Examples and Use Cases

Implementing controls against privilege chaining rigorously often introduces review overhead, requiring organisations to weigh faster developer and platform workflows against the cost of mapping effective privilege paths.

  • A build service account can read a secrets manager, retrieve a deployment token, and then assume a production role that was never granted directly to the account.
  • An AI agent with access to one MCP tool can chain into a second tool through cached credentials, creating broader execution authority than the operator intended.
  • A cloud workload identity can assume a limited role, use that role to enumerate infrastructure metadata, and then discover a separate trust relationship that enables deeper access.
  • A compromised API key exposes an internal automation queue, and the queue permissions unlock a privileged maintenance function outside the original key owner’s scope.

These patterns are especially important in the context of shared secrets and rapid credential reuse, where the Ultimate Guide to NHIs — Key Challenges and Risks highlights how fragmented identity ownership and weak lifecycle controls increase attack paths. They also align with the access-path concerns described in the OWASP Non-Human Identity Top 10, especially when identities are allowed to accumulate indirect privileges across services.
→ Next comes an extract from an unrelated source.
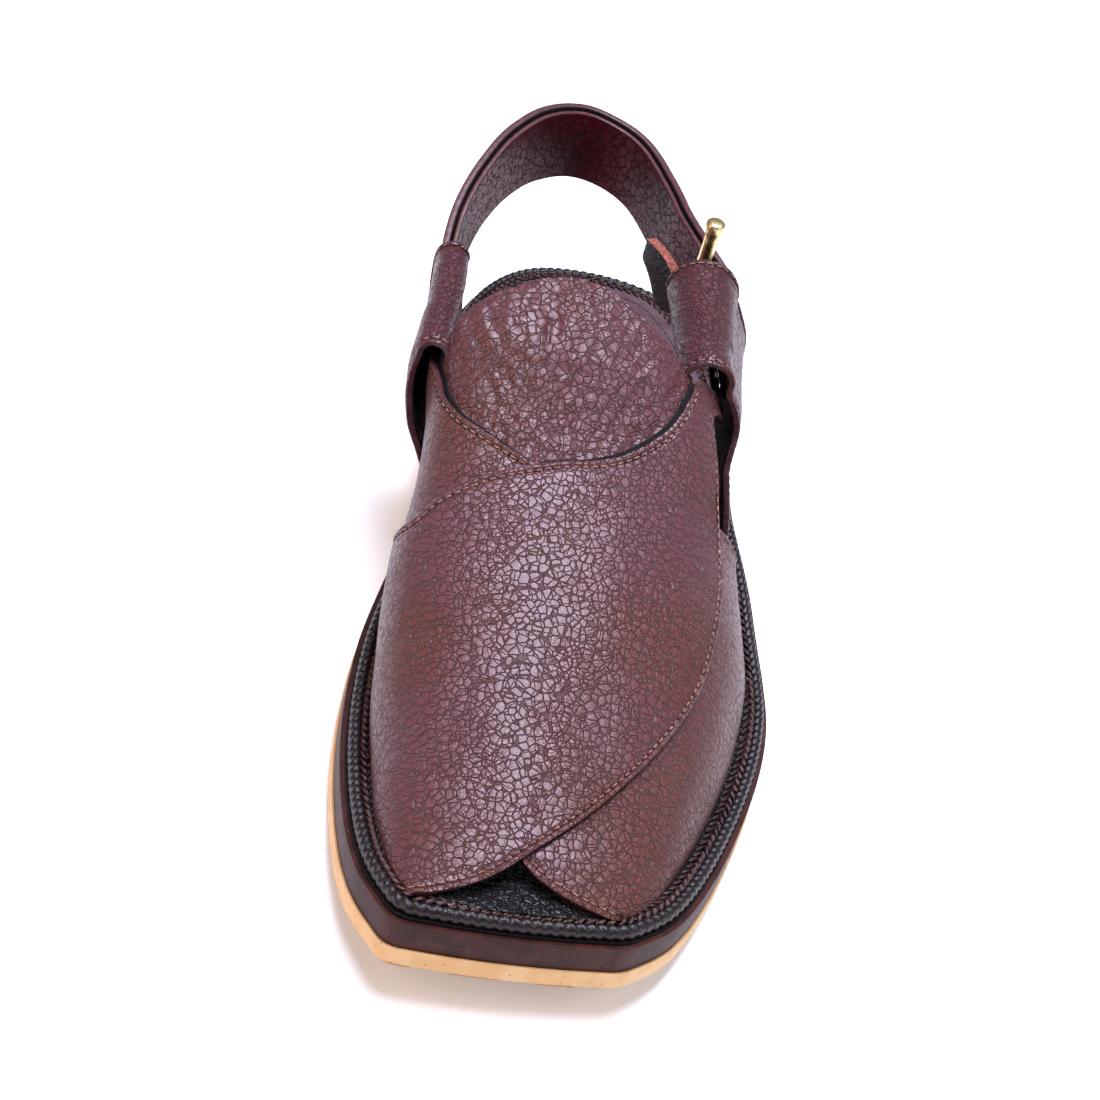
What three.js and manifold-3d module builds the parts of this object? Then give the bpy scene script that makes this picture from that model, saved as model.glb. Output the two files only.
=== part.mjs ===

Why It Matters in NHI Security

Privilege chaining matters because attackers rarely need a single dramatic exploit when ordinary permissions can be combined into a high-impact path. In NHI environments, the practical danger is that a compromised token, workload identity, or service account often has just enough reach to harvest the next credential, assume the next role, or invoke the next tool. That makes governance depend on understanding composite access, not only standalone entitlements.

This is where secret sprawl and delayed remediation become operationally dangerous. NHIMG research shows that the average estimated time to remediate a leaked secret is 27 days, even though 75% of organisations express strong confidence in their secrets management capabilities. That gap gives chained access paths plenty of time to be discovered and abused. The State of Secrets in AppSec also shows how fragmented secrets handling weakens control, while the DeepSeek breach illustrates how exposed credentials and sensitive records can amplify downstream identity abuse. Organisations typically encounter privilege chaining only after an incident review reveals that several “acceptable” permissions combined into a single breach path, at which point the term becomes operationally unavoidable to address.

Standards & Framework Alignment

This section maps relevant standards and security frameworks to the operational risks and controls described in this guidance.

OWASP Non-Human Identity Top 10 address the attack and risk surface, while NIST CSF 2.0 and NIST Zero Trust (SP 800-207) set the governance and control requirements practitioners need to meet.

Framework Control / Reference Relevance
OWASP Non-Human Identity Top 10 NHI-06 Covers excessive or transitive NHI permissions that create chained access paths.
NIST CSF 2.0 PR.AC-4 Least-privilege access management must account for compounded permissions across systems.
NIST Zero Trust (SP 800-207) Policy engine / continuous verification Zero trust requires evaluating every step of access rather than trusting inherited reach.

Model and review effective NHI access paths, not isolated entitlements, and remove transitive privilege links.